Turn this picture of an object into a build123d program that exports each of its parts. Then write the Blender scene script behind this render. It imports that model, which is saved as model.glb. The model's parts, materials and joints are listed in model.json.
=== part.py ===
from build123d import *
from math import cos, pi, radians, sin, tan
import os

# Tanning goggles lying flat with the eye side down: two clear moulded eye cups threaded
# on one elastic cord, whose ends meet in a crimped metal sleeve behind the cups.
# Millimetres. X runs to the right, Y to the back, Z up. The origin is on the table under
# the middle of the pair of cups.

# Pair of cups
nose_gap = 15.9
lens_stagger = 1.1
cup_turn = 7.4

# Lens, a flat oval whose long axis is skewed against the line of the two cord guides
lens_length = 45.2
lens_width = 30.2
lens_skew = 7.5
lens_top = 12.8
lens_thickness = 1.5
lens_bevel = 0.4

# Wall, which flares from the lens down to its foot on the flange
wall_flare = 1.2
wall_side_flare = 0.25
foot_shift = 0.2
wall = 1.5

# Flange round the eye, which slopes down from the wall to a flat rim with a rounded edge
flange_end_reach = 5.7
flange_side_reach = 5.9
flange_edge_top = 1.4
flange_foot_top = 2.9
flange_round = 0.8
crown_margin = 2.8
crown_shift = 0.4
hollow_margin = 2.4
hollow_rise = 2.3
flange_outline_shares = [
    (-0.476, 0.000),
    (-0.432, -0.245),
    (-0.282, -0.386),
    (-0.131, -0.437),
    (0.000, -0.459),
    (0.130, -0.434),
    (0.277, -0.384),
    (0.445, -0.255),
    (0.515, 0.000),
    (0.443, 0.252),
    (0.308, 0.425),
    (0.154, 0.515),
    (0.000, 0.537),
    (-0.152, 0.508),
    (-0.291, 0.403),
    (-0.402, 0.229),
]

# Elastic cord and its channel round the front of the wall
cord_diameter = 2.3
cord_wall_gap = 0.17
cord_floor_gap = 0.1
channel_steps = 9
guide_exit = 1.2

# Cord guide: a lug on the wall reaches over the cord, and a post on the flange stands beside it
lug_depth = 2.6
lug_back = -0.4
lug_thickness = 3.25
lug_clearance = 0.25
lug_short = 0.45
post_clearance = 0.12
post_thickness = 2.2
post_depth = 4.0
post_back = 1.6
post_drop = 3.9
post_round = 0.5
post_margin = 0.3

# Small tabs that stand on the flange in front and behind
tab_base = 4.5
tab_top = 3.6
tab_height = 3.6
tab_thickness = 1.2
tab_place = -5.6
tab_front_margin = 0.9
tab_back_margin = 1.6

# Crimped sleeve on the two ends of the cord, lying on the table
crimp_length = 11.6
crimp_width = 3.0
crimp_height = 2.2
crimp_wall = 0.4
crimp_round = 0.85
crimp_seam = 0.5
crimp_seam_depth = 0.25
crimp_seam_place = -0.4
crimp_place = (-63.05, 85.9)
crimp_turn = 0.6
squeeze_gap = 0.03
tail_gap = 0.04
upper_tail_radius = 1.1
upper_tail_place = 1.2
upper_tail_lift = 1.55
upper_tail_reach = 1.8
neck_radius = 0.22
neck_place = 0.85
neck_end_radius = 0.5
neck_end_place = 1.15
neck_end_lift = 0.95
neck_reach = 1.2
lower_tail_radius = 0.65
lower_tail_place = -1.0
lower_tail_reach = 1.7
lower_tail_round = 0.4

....

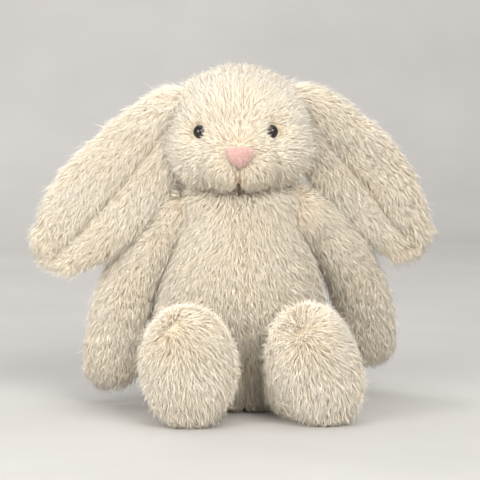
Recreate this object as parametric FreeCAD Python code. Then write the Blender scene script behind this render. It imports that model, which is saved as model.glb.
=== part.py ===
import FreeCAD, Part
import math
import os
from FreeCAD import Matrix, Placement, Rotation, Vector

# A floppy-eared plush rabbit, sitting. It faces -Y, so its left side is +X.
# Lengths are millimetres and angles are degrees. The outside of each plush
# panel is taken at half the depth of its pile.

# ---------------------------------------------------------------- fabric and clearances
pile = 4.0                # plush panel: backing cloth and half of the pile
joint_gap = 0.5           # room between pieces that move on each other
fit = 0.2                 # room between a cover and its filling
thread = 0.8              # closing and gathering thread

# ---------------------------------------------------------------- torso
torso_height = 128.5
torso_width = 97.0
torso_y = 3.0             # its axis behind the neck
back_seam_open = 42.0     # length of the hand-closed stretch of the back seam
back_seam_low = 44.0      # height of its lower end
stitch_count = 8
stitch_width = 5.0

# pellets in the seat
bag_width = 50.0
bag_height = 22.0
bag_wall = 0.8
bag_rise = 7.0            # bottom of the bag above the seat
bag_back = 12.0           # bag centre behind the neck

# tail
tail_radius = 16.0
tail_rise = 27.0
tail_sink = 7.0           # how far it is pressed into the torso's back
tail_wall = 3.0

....

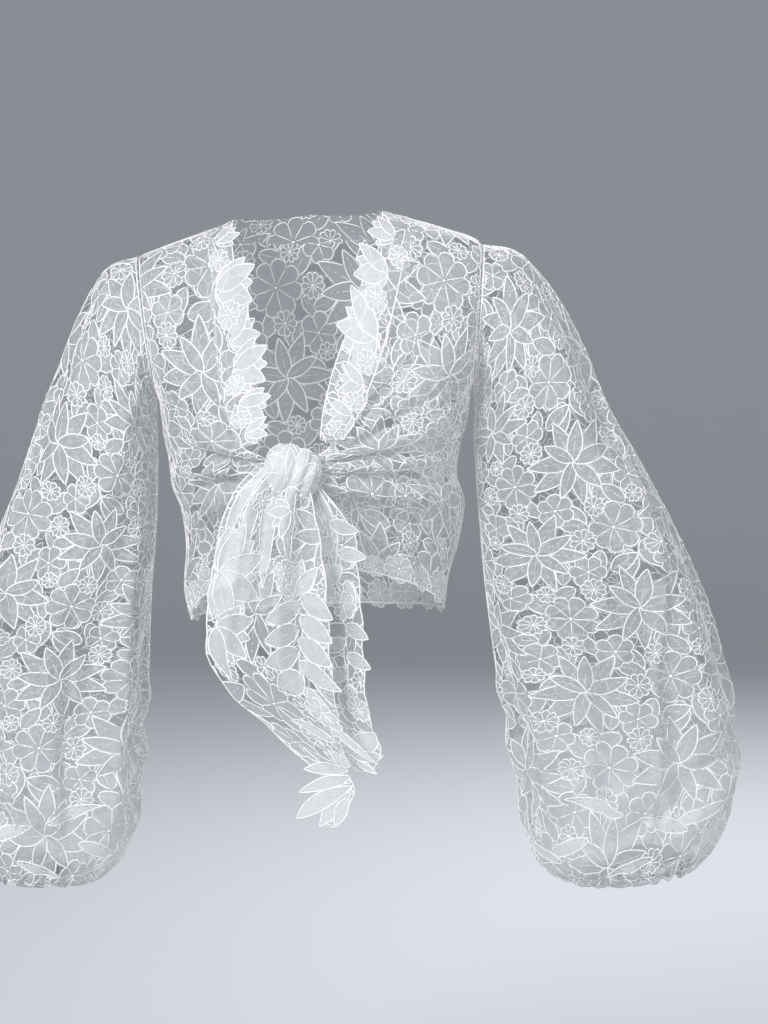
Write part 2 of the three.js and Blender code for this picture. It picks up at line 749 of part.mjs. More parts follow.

....

Set problem »
Only the lines from the one containing "Recreate this object" through the one containing "tail_wall = 3.0" are to be reproduced, exactly as they appear.

Final answer »
Recreate this object as parametric FreeCAD Python code. Then write the Blender scene script behind this render. It imports that model, which is saved as model.glb.
=== part.py ===
import FreeCAD, Part
import math
import os
from FreeCAD import Matrix, Placement, Rotation, Vector

# A floppy-eared plush rabbit, sitting. It faces -Y, so its left side is +X.
# Lengths are millimetres and angles are degrees. The outside of each plush
# panel is taken at half the depth of its pile.

# ---------------------------------------------------------------- fabric and clearances
pile = 4.0                # plush panel: backing cloth and half of the pile
joint_gap = 0.5           # room between pieces that move on each other
fit = 0.2                 # room between a cover and its filling
thread = 0.8              # closing and gathering thread

# ---------------------------------------------------------------- torso
torso_height = 128.5
torso_width = 97.0
torso_y = 3.0             # its axis behind the neck
back_seam_open = 42.0     # length of the hand-closed stretch of the back seam
back_seam_low = 44.0      # height of its lower end
stitch_count = 8
stitch_width = 5.0

# pellets in the seat
bag_width = 50.0
bag_height = 22.0
bag_wall = 0.8
bag_rise = 7.0            # bottom of the bag above the seat
bag_back = 12.0           # bag centre behind the neck

# tail
tail_radius = 16.0
tail_rise = 27.0
tail_sink = 7.0           # how far it is pressed into the torso's back
tail_wall = 3.0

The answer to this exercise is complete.